If we were fleshing out an RGB model, we could say a single bit of information has a range of 2¹, or two, positions just like a coin. That means we could assign the meaning of those positions to represent the states of our little lights in our little pixels as being either on or off, or minimum and maximum. If we add a single bit of information, we have 2² positions, or four!¹ That might mean minimum, maximum, and two values in between. Carry on with this, and we hit the magic number eight, which for reasons I won’t go into here, is an historical quantity of information “steps” that we have used to represent colour for a long while. It’s a boring historical romp into computer colour for those who want to dive deeper.
Why is eight bit relevant here? Eight bit gives rise to the two latter encodings we see above. That is, value
153 and the ridiculous
0x99 are nerdy computer methods of describing the much more legible value
0.6. At eight bits, we can encode a total of
256 unique combinations. If we were to go a step further in refining the meaning of those combinations, we could interpret them as whole-numbers, or in nerdy-speak integers. Under such an interpretation, the values could be thought of as simply a number of steps from the first combination to the last, which would be from
255. So what then, is
153/255? You guessed it!
0.6! And if we go down the gobbly gook hole of computer history, we discover that
0x99 is hexadecimal for the integer whole-number value
153, which again, is nothing more than a fractional representation of the maximum value, or more simply, the decimal value
0.6. Seems like a lot of work to make
0.6 less legible, agree²?
Thankfully, I’ll keep the cryptic WANKer speak to a minimum, and try to refer to the more sane decimal representation where possible.
Given we know that RGB sliders impact the intensity of emission of the lower level reddish, greenish, and blueish lights that compose a single pixel, we now can concretely cut through the bulls*it of the various representations of code values.
0.6 represents a ratio along the way from minimum to maximum. We know it is somehow tied to the lights in our display, but sadly, we aren’t much better off than when we started. What the hell is it
0.6, or 60%, of exactly? Better, if we set it to 100%, does the colour change from when we had the light set at 60%? That seems like a pretty darn good next question…
¹ A simple way to understand the basic math is to think in terms of coins. A single coin has a number of sides (2), and the number of coins gives us the exponent. If we had 6 coins, the total number of unique positions if we laid them out on a table would be 2⁶, or 64 unique combinations.
² I have some bad news for you WANKs who think you are doing the world a wonderful service by confusing the hell out of everyone using eight bit code values
153 or the ever more super-secret-I-know-what-I-am-doing-and-you-don’t cryptic value
0x99; you haven’t added any meaning. No really, you haven’t. Feel free to head home with your lunch box and tell your mom I insulted you. To everyone else, let’s wrap this nightmare of nerd-speak up and forge ahead to the next question.
6 replies on “Question #2: What the F*ck Does 0.6 Mean?”
153 is actually less accurate as it only applies to 8 bit colour whereas 0.6 could also work in 16 or 32 bit colour depths.

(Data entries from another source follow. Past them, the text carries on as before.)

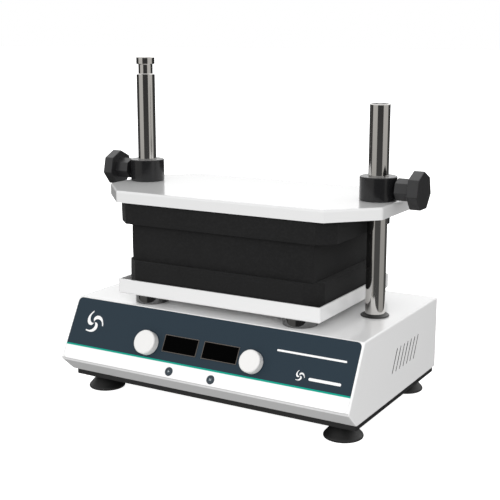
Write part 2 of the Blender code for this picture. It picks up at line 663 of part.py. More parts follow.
# ---------------------------------------------------------------- orbiting platform
def post_places():
    return [(sx * POST_X, MID_Y + sy * POST_DY) for sy in (-1, 1) for sx in (-1, 1)]


def moving_frame():
    holes = [(side * POLE_X, MID_Y, POLE_R + GAP) for side in (-1, 1)]
    holes += [(side * IDLER_X, MID_Y, IDLER_PIN_R + 0.0004) for side in (-1, 1)]
    holes += [(0, MID_Y, BEARING_R + GAP)]
    outline = rectangle(FRAME_HALF_X, FRAME_HALF_Y, MID_Y, 0.0120, 3)
    keep(plate(outline, FRAME_LOW_Z, FRAME_TOP_Z, holes), "moving_frame", STEEL, 0.45, 1)


def poles_and_posts():
    for name, side, top in (("left", -1, LEFT_POLE_TOP_Z), ("right", 1, RIGHT_POLE_TOP_Z)):
        chamfer = 0.0008
        profile = [(0, top), (POLE_R - chamfer, top), (POLE_R, top - chamfer)]
        if side < 0:
            profile += [(POLE_R, GROOVE_HIGH_Z), (GROOVE_R, GROOVE_HIGH_Z),
                        (GROOVE_R, GROOVE_LOW_Z), (POLE_R, GROOVE_LOW_Z)]
        profile += [(POLE_R, POLE_FOOT_Z), (0, POLE_FOOT_Z)]
        keep(turned(profile, (side * POLE_X, MID_Y, 0), 32), f"pole_{name}", STEEL, 0.12, 1)
        low = CASE_TOP_Z + GAP
        seal = [(POLE_R + 0.0016, low + SEAL_H), (SEAL_R - 0.0008, low + 0.0016), (SEAL_R, low + 0.0008),
                (SEAL_R, low), (POLE_R + GAP, low), (POLE_R + GAP, low + SEAL_H)]
        keep(turned(seal, (side * POLE_X, MID_Y, 0), 28), f"pole_seal_{name}", BLACK_RUBBER, 0.5)
    low, high = CASE_TOP_Z + GAP, TRAY_LOW_Z - GAP
    profile = [(0, high), (SHROUD_R, high), (SHROUD_R, low), (POST_R, low),
               (POST_R, FRAME_TOP_Z + GAP), (0, FRAME_TOP_Z + GAP)]
    names = ("front_left", "front_right", "rear_left", "rear_right")
    for name, (x, y) in zip(names, post_places()):
        keep(turned(profile, (x, y, 0), 28), f"tray_post_{name}", STEEL, 0.12, 1)


def tray():
    outline = rectangle(TRAY_HALF_X, TRAY_HALF_Y, STACK_Y)
    pan = open_shell([(x, y, TRAY_LOW_Z) for x, y in outline], (0, 0, TRAY_TOP_Z - TRAY_LOW_Z),
                     2, TRAY_TOP_Z, TRAY_WALL, TRAY_WALL + 0.0002)
    keep(pan, "tray", WHITE_PAINT, 0.30)


def tube_places():
    return [((column - (TUBE_COLUMNS - 1) / 2) * TUBE_PITCH_X,
             STACK_Y + (row - (TUBE_ROWS - 1) / 2) * TUBE_PITCH_Y)
            for row in range(TUBE_ROWS) for column in range(TUBE_COLUMNS)]


def rack():
    """Two foam blocks, with holes for tubes through the upper one and part of the lower one."""
    floor = TRAY_LOW_Z + TRAY_WALL + GAP
    outline = cut_corners(RACK_LOW_HALF_X, RACK_LOW_HALF_Y, RACK_CUT_X, RACK_CUT_Y)
    lower = plate(outline, floor, RACK_STEP_Z)
    cut(lower, pegs(tube_places(), TUBE_R, TUBE_LOW_Z, RACK_STEP_Z + 0.01))
    keep(lower, "rack_lower_block", FOAM, 0.9)
    outline = rectangle(RACK_UP_HALF_X, RACK_UP_HALF_Y, STACK_Y, 0.0030, 2)
    upper = plate(outline, RACK_STEP_Z + GAP, RACK_TOP_Z)
    cut(upper, pegs(tube_places(), TUBE_R, RACK_STEP_Z - 0.01, RACK_TOP_Z + 0.01))
    keep(upper, "rack_upper_block", FOAM, 0.9)


# ---------------------------------------------------------------- clamp
def clamp_plate_and_cushion():
    outline = cut_corners(CLAMP_HALF_X, CLAMP_HALF_Y, CLAMP_CUT_X, CLAMP_CUT_Y)
    pan = open_shell([(x, y, CLAMP_LOW_Z) for x, y in outline], (0, 0, CLAMP_TOP_Z - CLAMP_LOW_Z),
                     2, CLAMP_LOW_Z, CLAMP_SHEET, CLAMP_SHEET + 0.0002)
    cut(pan, pegs([(side * POLE_X, MID_Y) for side in (-1, 1)], SPIGOT_R + GAP,
                  CLAMP_TOP_Z - 0.01, CLAMP_TOP_Z + 0.01, 24))
    keep(pan, "clamp_plate", WHITE_PAINT, 0.30)
    outline = cut_corners(CUSHION_HALF_X, CUSHION_HALF_Y, CUSHION_CUT_X, CUSHION_CUT_Y)
    cushion = plate(outline, RACK_TOP_Z + GAP, CLAMP_TOP_Z - CLAMP_SHEET - GAP)
    cut(cushion, pegs([(side * POLE_X, MID_Y) for side in (-1, 1)], NUT_R + GAP,
                      NUT_LOW_Z - GAP, CLAMP_TOP_Z + 0.01, 28))
    keep(cushion, "clamp_cushion", FOAM, 0.9)


def collars():
    low = CLAMP_TOP_Z + GAP
    profile = [(COLLAR_R - 0.0006, COLLAR_TOP_Z), (COLLAR_R, COLLAR_TOP_Z - 0.0006), (COLLAR_R, low),
               (SPIGOT_R, low), (SPIGOT_R, NUT_LOW_Z), (COLLAR_BORE_R, NUT_LOW_Z),
               (COLLAR_BORE_R, COLLAR_TOP_Z)]
    nut_top = CLAMP_TOP_Z - CLAMP_SHEET - GAP
    for name, side in (("left", -1), ("right", 1)):
        centre = (side * POLE_X, MID_Y, 0)
        collar = turned(profile, centre, 36)
        cut(collar, rod(SCREW_R + GAP, (side * (POLE_X + 0.008), MID_Y, KNOB_Z),
                        (side * (POLE_X + 0.040), MID_Y, KNOB_Z), 16))
        keep(collar, f"collar_{name}", BLACK_PLASTIC, 0.35)
        nut = ring(SPIGOT_R + GAP, NUT_R, NUT_LOW_Z + 0.0008, nut_top, centre, 28)
        keep(nut, f"collar_nut_{name}", BLACK_PLASTIC, 0.4)


def clamp_knobs():
    pad_in = POLE_X + POLE_R + 2 * GAP
    for name, side in (("left", -1), ("right", 1)):
        def along(x):
            return (side * x, MID_Y, KNOB_Z)
        pad = rod(SCREW_R, along(pad_in), along(pad_in + PAD_LENGTH), 16)
        keep(set_origin(pad, along(pad_in)), f"clamp_pad_{name}", (0.70, 0.52, 0.22), 0.3, 1)
        screw_in = pad_in + PAD_LENGTH + GAP
        knob = rod(SCREW_R, along(screw_in), along(HUB_IN_X + 0.005), 16)
        hub = rod(HUB_R, along(HUB_IN_X), along(HUB_OUT_X + 0.002),
                  KNOB_SIDES, math.pi)
        head = rod(HEAD_R, along(HUB_OUT_X), along(HEAD_OUT_X), KNOB_SIDES, math.pi)
        round_edges(head, 0.0012, 2)
        join(knob, hub, head)
        keep(set_origin(knob, along(HUB_OUT_X)), f"clamp_knob_{name}", BLACK_PLASTIC, 0.4)


# ---------------------------------------------------------------- assembly
def main():
    global PARTS, CUTTERS
    for obj in list(bpy.data.objects):
        bpy.data.objects.remove(obj)
    PARTS = new_collection("vortex_mixer")
    CUTTERS = new_collection("cutters")
    panel = panel_frame()
    casing(panel)
    base_and_feet()
    front_overlay(panel)
    displays(panel)
    control_board(panel)
    dials_and_buttons(panel)
    power_inlet()
    power_switch()
    drive_shaft()
    motor_and_belt()
    idlers()
    moving_frame()
    poles_and_posts()
    tray()
    rack()
    clamp_plate_and_cushion()
    collars()
    clamp_knobs()


main()
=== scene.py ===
"""Looks for the multi-tube vortex mixer: materials, detailed pieces, floor, light and camera.

Lengths are in metres in the row frame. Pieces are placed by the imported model's own boxes.
"""
import json
import math

import bmesh
import bpy
from mathutils import Matrix, Vector

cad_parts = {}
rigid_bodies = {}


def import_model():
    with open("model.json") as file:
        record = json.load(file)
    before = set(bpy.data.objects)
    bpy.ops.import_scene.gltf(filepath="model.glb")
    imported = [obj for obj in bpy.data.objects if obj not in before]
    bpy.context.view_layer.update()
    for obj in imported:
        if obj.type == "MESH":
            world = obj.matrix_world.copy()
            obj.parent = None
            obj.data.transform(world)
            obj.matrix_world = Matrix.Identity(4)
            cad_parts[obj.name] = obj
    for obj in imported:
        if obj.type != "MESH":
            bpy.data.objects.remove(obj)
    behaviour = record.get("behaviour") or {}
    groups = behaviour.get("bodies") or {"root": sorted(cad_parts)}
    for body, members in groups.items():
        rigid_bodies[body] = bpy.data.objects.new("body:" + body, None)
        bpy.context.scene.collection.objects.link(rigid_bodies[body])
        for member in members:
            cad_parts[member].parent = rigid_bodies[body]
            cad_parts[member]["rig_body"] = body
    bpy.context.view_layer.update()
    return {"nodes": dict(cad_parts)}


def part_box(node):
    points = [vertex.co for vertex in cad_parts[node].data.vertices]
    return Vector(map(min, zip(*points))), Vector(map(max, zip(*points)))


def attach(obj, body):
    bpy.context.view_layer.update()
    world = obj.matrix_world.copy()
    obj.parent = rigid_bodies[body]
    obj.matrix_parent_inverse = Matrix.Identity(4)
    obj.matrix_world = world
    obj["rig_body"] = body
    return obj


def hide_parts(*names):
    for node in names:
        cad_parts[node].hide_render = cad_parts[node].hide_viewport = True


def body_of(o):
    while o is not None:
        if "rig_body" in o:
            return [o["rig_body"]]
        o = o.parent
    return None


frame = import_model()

NODES = frame["nodes"]
TAU = 2 * math.pi
FAR = 1.0  # beyond the object on every side


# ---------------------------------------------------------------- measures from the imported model
def middle(node):
    low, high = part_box(node)
    return (low + high) / 2


def half(node):
    low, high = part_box(node)
    return (high - low) / 2


# the right pole stands at POLE_X and the left one opposite; the rack's middle is at STACK_Y
POLE_R = half("pole_left").x
POLE_X = middle("pole_right").x
MID_Y = middle("pole_right").y
STACK_Y = middle("tray").y
CASE_TOP_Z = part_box("casing")[1].z
CASE_REAR_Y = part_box("casing")[1].y

# The sloping front runs from its top edge to its foot, each given as (y, z). On it, u runs across,
# v down from the top edge, and w out of the surface.
FRONT_TOP, FRONT_FOOT = (-0.0993, 0.1266), (-0.1406, 0.0506)
SLOPE = math.atan2(FRONT_TOP[1] - FRONT_FOOT[1], FRONT_TOP[0] - FRONT_FOOT[0])
PANEL = (Matrix.Translation((0, FRONT_TOP[0], CASE_TOP_Z)) @ Matrix.Rotation(SLOPE, 4, "X")
         @ Matrix.Diagonal((1, -1, 1, 1)))

# how far down the sloping front each row of its features lies, and where its teal line runs
DISPLAY_V, DIAL_V, BUTTON_V = 0.0419, 0.0465, 0.0766
TEAL_TOP_V, TEAL_LOW_V = 0.0642, 0.0664


def panel_z(v):
    """The height above the bench of a line on the front panel."""
    return CASE_TOP_Z - v * math.sin(SLOPE)


def on_panel(u, v, w=0.0):
    """Moves a shape drawn in X-Y onto the front panel, with its height pointing out of it."""
    return PANEL @ Matrix.Translation((u, v, w))


# ---------------------------------------------------------------- node materials
def build_nodes(name):
    """A bare material: its node tree, its shader and the output of its object coordinates."""
    mat = bpy.data.materials.new(name)
    mat.use_nodes = True
    tree = mat.node_tree
    tree.nodes.clear()
    out = tree.nodes.new("ShaderNodeOutputMaterial")
    shader = tree.nodes.new("ShaderNodeBsdfPrincipled")
    tree.links.new(shader.outputs[0], out.inputs[0])
    coords = tree.nodes.new("ShaderNodeTexCoord")
    return mat, tree, shader, coords.outputs["Object"]


def noise(tree, vector, scale, detail=2.0, stretch=(1, 1, 1)):
    """A soft noise from 0 to 1, finer along an axis where stretch is larger."""
    if stretch != (1, 1, 1):
        mapping = tree.nodes.new("ShaderNodeMapping")
        mapping.inputs["Scale"].default_value = stretch
        tree.links.new(vector, mapping.inputs[0])
        vector = mapping.outputs[0]
    node = tree.nodes.new("ShaderNodeTexNoise")
    node.inputs["Scale"].default_value = scale
    node.inputs["Detail"].default_value = detail
    tree.links.new(vector, node.inputs["Vector"])
    return node.outputs["Fac"]


def remap(tree, value, low, high, out_low, out_high, smooth=False):
    """A value that goes from out_low to out_high while another goes from low to high."""
    node = tree.nodes.new("ShaderNodeMapRange")
    node.interpolation_type = "SMOOTHSTEP" if smooth else "LINEAR"
    for i, number in enumerate((low, high, out_low, out_high), start=1):
        node.inputs[i].default_value = number
    tree.links.new(value, node.inputs[0])
    return node.outputs[0]


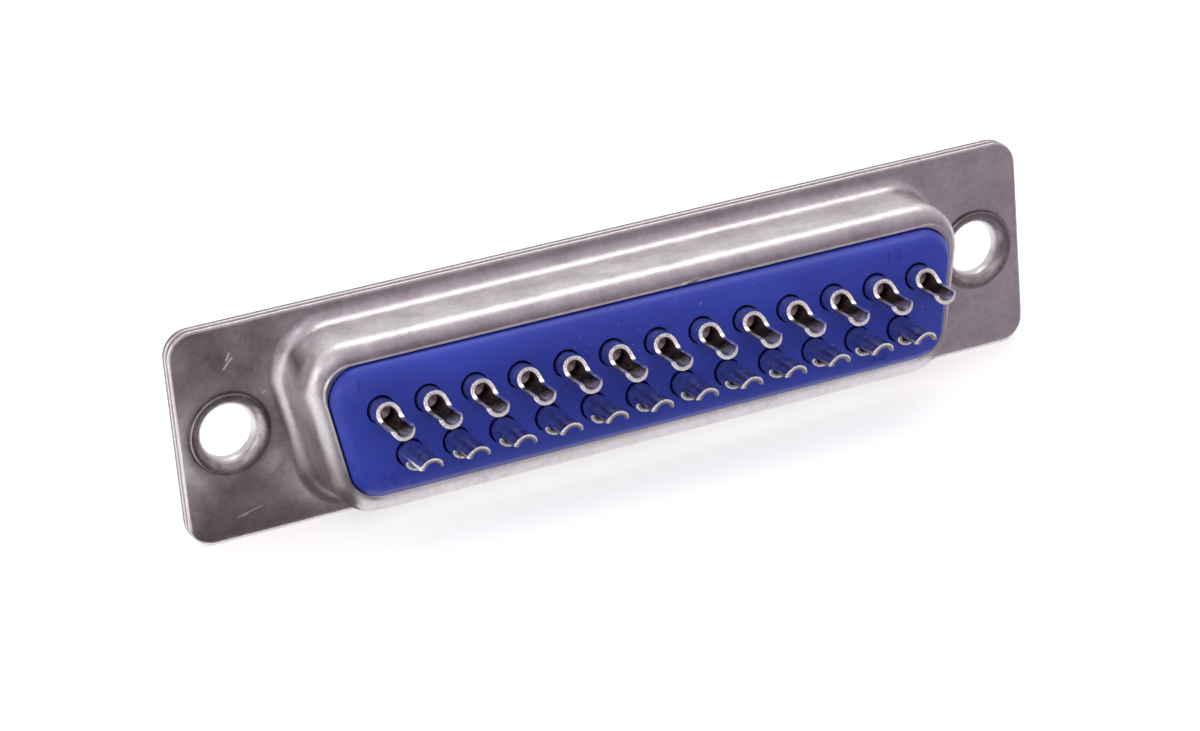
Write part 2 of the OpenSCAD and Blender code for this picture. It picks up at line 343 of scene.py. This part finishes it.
# Each scratch has a start, an end and a width, in mm
SCRATCHES = (
    ((-23.4, -1, 3.75), (-22.9, -1, 4.25), 0.10),
    ((-23.2, -1, 4.2), (-23.0, -1, 4.55), 0.09),
    ((-23.7, -1, -4.95), (-22.2, -1, -4.6), 0.05),
    ((-23.3, -1, -4.95), (-23.1, -1, -4.85), 0.08),
    ((-21.35, -1, 1.85), (-21.2, -1, 1.95), 0.10),
    ((-20.2, -2.9, 1.3), (-19.9, -3.4, 0.8), 0.09),
)
STAIN = ((-19.75, -1.7, 4.0), (-19.85, -3.0, 3.6), 0.9)
# Where the painted highlight of the lifted rim lies
LIFTED_HIGHLIGHT = ((2.3, -5.4, 4.0), (3.2, -5.4, 4.13), 0.10)
# Where the painted shade of the nick lies
NICK_SHADE = ((2.6, -5.4, 3.93), (3.2, -5.4, 4.0), 0.10)

steel, tree, shader = new_material("plated_steel")
shader.inputs["Metallic"].default_value = 1.0
streaks = noise(tree, 0.22, stretch=(9, 1.5, 1), detail=4)
cloud = noise(tree, 2.6, detail=6, roughness=0.68)
mottle = noise(tree, 0.45, detail=5, roughness=0.7)
grain = noise(tree, 0.09, detail=3)

tone = ramp(tree, cloud, (0.3, (0.49, 0.455, 0.475)), (0.7, (0.67, 0.64, 0.66)))
tone = mix(tree, STREAK_TONE, tone, ramp(tree, streaks, (0.3, 0.2), (0.7, 0.8)), "OVERLAY")
tone = mix(tree, MOTTLE_TONE, tone, ramp(tree, mottle, (0.3, 0.3), (0.7, 0.7)), "OVERLAY")
tone = mix(tree, GRAIN_TONE, tone, ramp(tree, grain, (0.3, 0.3), (0.7, 0.7)), "OVERLAY")

place = position(tree)
depth = math_node(tree, "DIVIDE", place.outputs["Y"], -MM)

# The sheared edges
sheared = band(tree, outline_distance(tree, FLANGE), *SHEARED)
sheared_tone = ramp(tree, grain, (0.35, (0.10, 0.082, 0.086)), (0.75, (0.34, 0.30, 0.31)))
tone = mix(tree, sheared, tone, sheared_tone)

# Painted shade in the crevice and on the lip of each eyelet, then a painted highlight along the
# seam between the two sheets
eyelet = eyelet_distance(tree, place)
on_rear = fade(tree, depth, *REAR_SHEET)
# Painted shade in the crevice round each eyelet's lip, broken up by the cloud
crevice_shade = math_node(tree, "MULTIPLY", band(tree, eyelet, *CREVICE_SHADE),
                    ramp(tree, cloud, (0.35, 1.0), (0.65, 0.35)))
crevice_shade = math_node(tree, "MULTIPLY", crevice_shade, on_rear)
tone = mix(tree, math_node(tree, "MULTIPLY", crevice_shade, 0.8), tone, (0.13, 0.10, 0.105))
# Painted shade on each eyelet's lip, broken up by the mottle
lip_shade = math_node(tree, "MULTIPLY", band(tree, eyelet, *LIP_SHADE), on_rear)
lip_shade = math_node(tree, "MULTIPLY", lip_shade, ramp(tree, mottle, (0.35, 0.75), (0.65, 0.25)))
tone = mix(tree, lip_shade, tone, (0.22, 0.19, 0.195))
# A painted highlight along the seam where the two sheets meet, on the sheared edge only
seam_highlight = band(tree, depth, SHEET - SEAM_HALF, SHEET + SEAM_HALF, 0.02)
tone = mix(tree, math_node(tree, "MULTIPLY", sheared, seam_highlight), tone, (0.70, 0.66, 0.68))

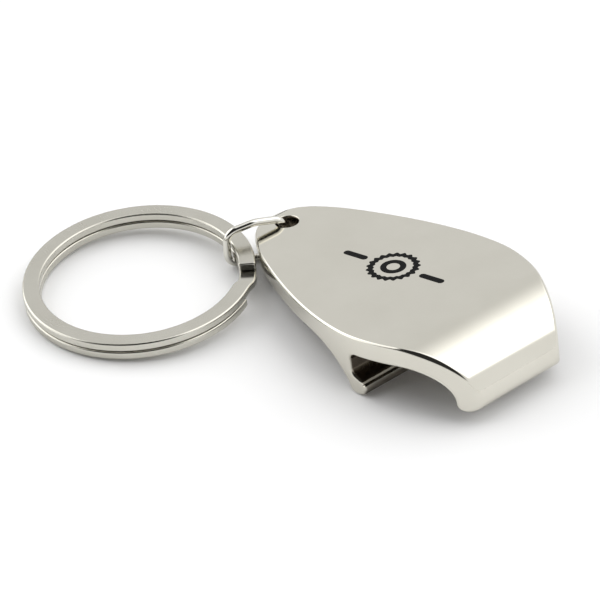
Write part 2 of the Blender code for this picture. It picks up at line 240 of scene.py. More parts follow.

Complete agreement. The issue with integer representations, and especially hex codes, is that they are truly treated as some sort of computer-magic. If I were to speculate, I’d think that the confusion comes from the idea that representation accuracy is conflated with meaning. That is, many folks believe that if they meticulously copy ten decimal places of RGB values that there is meaning in the value alone. Hex codes feel as an extension of this conflation of meaning, buried beneath a layer of obfuscating hexadecimal representation.
Hey Troy, just finished Q1 and now I’m here. I’m looking for a deep understanding of colour in the digital world, and this seems like the perfect place. Thank you for hg2dc!
I completely agree on the ridiculousness of hexadecimal notation. But I do think “bit-notation” makes sense. Not all percentages (0,6) can be accurately represented by an 8-bit number (153). So using percentages would require the program to guess whether to round up or to round down. E.g. 0,7*255 = 178,5. This also means that there has to be a consensus in the programming world on how to represent 0,7 bit-wise and may complicate things. Although we might agree that the difference between rounding up or rounding down is negligible in the end result…
I apologize in advance if I’m a wanker 😉
Hello Claus! Glad you find it a suitable entry point.
Regarding Hex, the issue has cascaded; there is so much poor colour science understanding, or more specifically, light transport, that legend, lore, and ritual has taken over.
A few points I’d make…
1. We are now living in an era of higher bit depth, and as such, hexadecimal notation is a dumpster fire for expressing albedos or other granular values.
2. Decimal notation is as close to basic comprehension as anything.
3. Sadly, as a result of confusion, hexadecimal has now taken on a new significance; as a means of communicating colour for graphic designers. How many thousands of print runs have been lost due to colour miscomprehension and the sense of powerlessness, and someone using a hex code as savior? As a result, folks with colour PTSD have gravitated to the cryptic and worthless hexadecimal format thinking it is more “computer-y” and therefore more absolute. All it amounts to however, is yet another layer of obfuscation, and the ability of the graphic designers to communicate colour is no better off.
Hopefully a general raising of the tide can happen, and we can move away from these ridiculous representations.
They aren’t helping anyone.
My issue was more with the fact that I see an encoded notation (0…1) as an obfuscation of a whole integer notation (0…255 in 8-bit). If you read e.g. 0.7, you basically don’t know if you’re outputting the 178th or the 179th level of brightness of any specific subpixel, right?
I have a feeling that might be irrelevant though, could you explain why?
Quantisation absolutely matters.
However, in this case, the *meaning* of the value is not communicated in an integer increment. That is, the value is better represented as a float, given that a float representation is more legible as a ratio relationship.
Utilizing integer encoding values speaks nothing about the ratio relationship, and thus obfuscates the meaning; a ratio of tristimulus magnitude.